Among 28 quarterbacks with at least 20 deep attempts on the season, Lock ranks 22nd in on-target rate, 27th in completion percentage, 28th in EPA, and 27th in positive play rate. He’s the only quarterback of that group to not have a deep passing touchdown this season. There is logic behind a high-variance offense based around the deep pass, but in order to have variance, the upside has to show up at some point.
Most Effective: Green Bay Packers
Everything about the Packers’ offense is clicking in 2020. They’re one of three teams, along with the Texans and Chiefs, to have a top-10 EPA ranking for each depth beyond the line of scrimmage. Aaron Rodgers looks more comfortable in this offense than he has in any offense in years. Early in the season, Rodgers finally trusted the design of the offense and allowed for short passes to keep the offense moving. That opened up more deep passes in the offense.
As the season has progressed, Rodgers and the Packers have gone heavy on the deep stuff. Green Bay has the second-highest deep passing rate (15.6%) behind the Broncos and is third in EPA per attempt (0.92).
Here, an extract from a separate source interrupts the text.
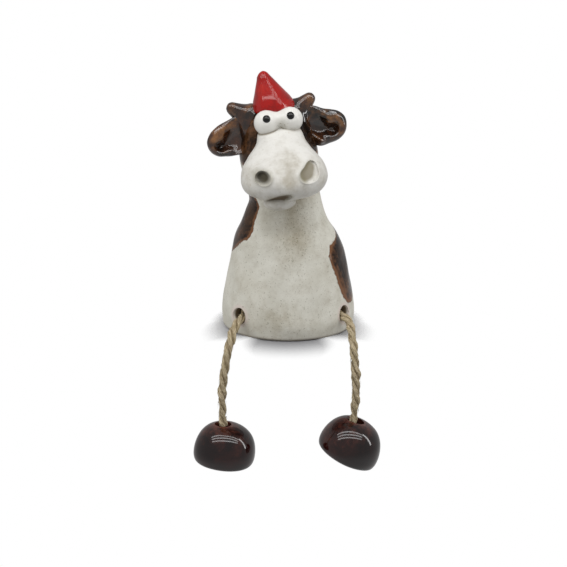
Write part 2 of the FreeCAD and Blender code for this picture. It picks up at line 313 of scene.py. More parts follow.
def strands(line, start, seed, reference, slubs):
    """Three strands laid round a line, as a list of grids.

    A strand's centre turns about the line once in each pitch, half the rope's radius out from it, and
    its section is a circle of half the rope's radius whose size wavers along the rope. The reference
    says where the turning is counted from. Each end is drawn to a pole.
    """
    along = start + way_along(line)
    forward = np.gradient(line, axis=0)
    forward /= np.linalg.norm(forward, axis=1)[:, None]
    aside = reference - forward * (forward * reference).sum(axis=1)[:, None]
    aside /= np.linalg.norm(aside, axis=1)[:, None]
    across = np.cross(forward, aside)
    turn = np.pi + np.linspace(0, 2 * np.pi, strand_columns, endpoint=False)
    grids = []
    for strand in range(3):
        lay = -2 * np.pi * (along / rope_pitch + strand / 3)
        out = np.cos(lay)[:, None] * aside + np.sin(lay)[:, None] * across
        flank = np.cross(forward, out)
        waver = 1 + strand_waver * lumps(along[:, None] * [1, 0, 0], strand_wave, seed + strand)
        for height, swell in slubs:
            waver = waver + swell * hump(line[:, 2], height * mm, slub_length)
        thick = rope_diameter / 2 * strand_share * waver
        centre = line + out * (rope_diameter / 2 * (1 - strand_share) * waver)[:, None]
        rim = np.cos(turn)[None, :, None] * out[:, None] + np.sin(turn)[None, :, None] * flank[:, None]
        grid = centre[:, None] + thick[:, None, None] * rim
        grid += rim * (tuft * thick[:, None] * lumps(grid * [1, 1, 0.5], tuft_wave, seed))[..., None]
        ends = [np.repeat(centre[i][None, None], strand_columns, axis=1) for i in (0, -1)]
        grids.append(np.concatenate([ends[0], grid, ends[1]]))
    return grids


def fluff(line, count, seed):
    """Loose fibres that stand off a rope: three-sided quills, each bent in a quarter wave, as grids."""
    draw = np.random.RandomState(seed)
    t = np.linspace(0, 1, 6)[:, None]
    turn = np.linspace(0, 2 * np.pi, 3, endpoint=False)
    grids = []
    for place in draw.randint(4, len(line) - 5, count):
        forward = line[place + 2] - line[place - 2]
        forward /= np.linalg.norm(forward)
        side = np.cross(forward, draw.normal(size=3))
        side /= np.linalg.norm(side)
        long = draw.uniform(*fibre_lengths) * mm
        lift = draw.uniform(*fibre_lifts) * mm
        arch = fibre_root * rope_diameter + lift * np.sin(t * np.pi / 2)
        spine = line[place] + side * arch + forward * long * (t - 0.5)
        ring = np.cos(turn)[:, None] * side + np.sin(turn)[:, None] * np.cross(forward, side)
        grids.append(spine[:, None] + fibre_radius * (1.1 - t)[:, None] * ring)
    return grids


def make_rope(name, line, start, seed, reference, loose, slubs=()):
    """A stretch of rope as one piece, which keeps each point's turn round its strand and its way along."""
    grids = strands(line, start, seed, reference, slubs) + fluff(line, loose, seed)
    rope = skin(name, grids, sharp=180)
    around = []
    along = []
    for grid in grids:
        rows, columns = grid.shape[:2]
        row, column = np.indices((rows, columns))
        kept = (column == 0) | ((row > 0) & (row < rows - 1))
        around.append((column / columns)[kept])
        along.append((start + row * rope_step)[kept])
    paint(rope, strand_turn=np.concatenate(around), strand_along=np.concatenate(along))
    wear(rope, jute_material)
    return rope


def jute():
    """Pale bast fibres drawn out along each strand, with painted shade in the hollows between the strands."""
    material, tree, shader = new_material("jute_fibre", 0.85, 0.2)
    turn = attribute(tree, "strand_turn")
    along = attribute(tree, "strand_along")
    crest = calc(tree, "ABSOLUTE", calc(tree, "SUBTRACT", turn, 0.5))
    slant = calc(tree, "MULTIPLY_ADD", along, 130.0, calc(tree, "MULTIPLY", turn, 26.0))
    grain = add(tree, "CombineXYZ", {0: slant, 1: calc(tree, "MULTIPLY", along, 260.0)}).outputs[0]
    fine = noise(tree, 1.0, 5.0, 0.7, grain)
    broad = noise(tree, 150.0, 3.0, 0.6)
    base = tint(tree, rising(tree, fine, 0.38, 0.6), colour(jute_dark), colour(jute_light))
    base = stain(tree, base, rising(tree, broad, 0.45, 0.7), 0.5, jute_olive)
    # Painted shade: each strand darkens away from its crest, into the hollows between the strands.
    base = stain(tree, base, rising(tree, crest, 0.14, 0.34), 0.7, jute_dark, "MULTIPLY")
    join(tree, shader, Base_Color=base)
    raise_bumps(tree, shader, fine, jute_relief)
    return material


jute_material = jute()
sideways = np.array([1.0, 0.0, 0.0])
for number, side in enumerate(sides):
    corners = rope_corners(side)
    corners[-1] += np.array(end_shift[side]) * mm
    line = smooth_line(side + "_route", corners)
    edge = int(np.argmax(line[:, 2] < 0))
    upper = line[:edge + 1]
    lower = line[edge:]
    bend_from = upper[np.argmax(upper[:, 2] < bend_height)]
    bend_to = lower[np.argmax(lower[:, 2] < hang_height)]
    for name, path, begun, node, bodies, start, end in (
            ("_rope_upper", upper, 0.0, "_rope_bend", ("root", side + "_hip"), bend_from, upper[-1]),
            ("_rope_lower", lower, edge * rope_step, "_rope_drop", (side + "_hip", side + "_leg"),
             lower[0], bend_to)):
        rope = make_rope(side + name, path, begun, 10 * number + 3, sideways, len(path), rope_slubs[side])
        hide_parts(side + node)
        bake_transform(rope)

# Knots
# The same rope is tied in an overhand knot at each end: one behind the wall of the bell stops it
# there, and one in the recess under the hoof carries the hoof.
end_knot_radius = 6.2 * mm
knot_unit = 1.25 * mm
stem_gap = 1.2 * mm


def knot_line(centre, unit):
    """An overhand knot's line: a ring that goes round twice while it rises and falls three times."""
    t = np.linspace(0.15, 2 * np.pi - 0.15, 150)
    x = np.sin(t) + 2 * np.sin(2 * t)
    z = np.cos(t) - 2 * np.cos(2 * t)
    return centre + unit * np.column_stack([x, -1.3 * np.sin(3 * t), z])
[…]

That figure is behind only the Saints and Giants, who have thrown deep on 3.3% and 7.3% of their pass attempts, respectively. Those teams are only throwing deep when something is wide open.
The Packers are going deep and making it efficient. That’s an improvement from last season when Rodgers wanted to go deep (15.4%, also second) but the Packers were just middle of the road in EPA per attempt (0.26). Rodgers has been much better on these throws compared to 2019 with just one fewer completion in 2020 than he had last season.
Aaron Rodgers Deep Passes, 2019-2020
Marquez Valdes-Scantling leads the team with 16 deep targets, though he has just six receptions. Davante Adams leads the team with eight deep receptions on 14 targets. The secret deep superstar has been tight end Robert Tonyan who has five receptions on seven targets, three of which have gone for touchdowns, a mark tied with both Valdes-Scantling and Adams.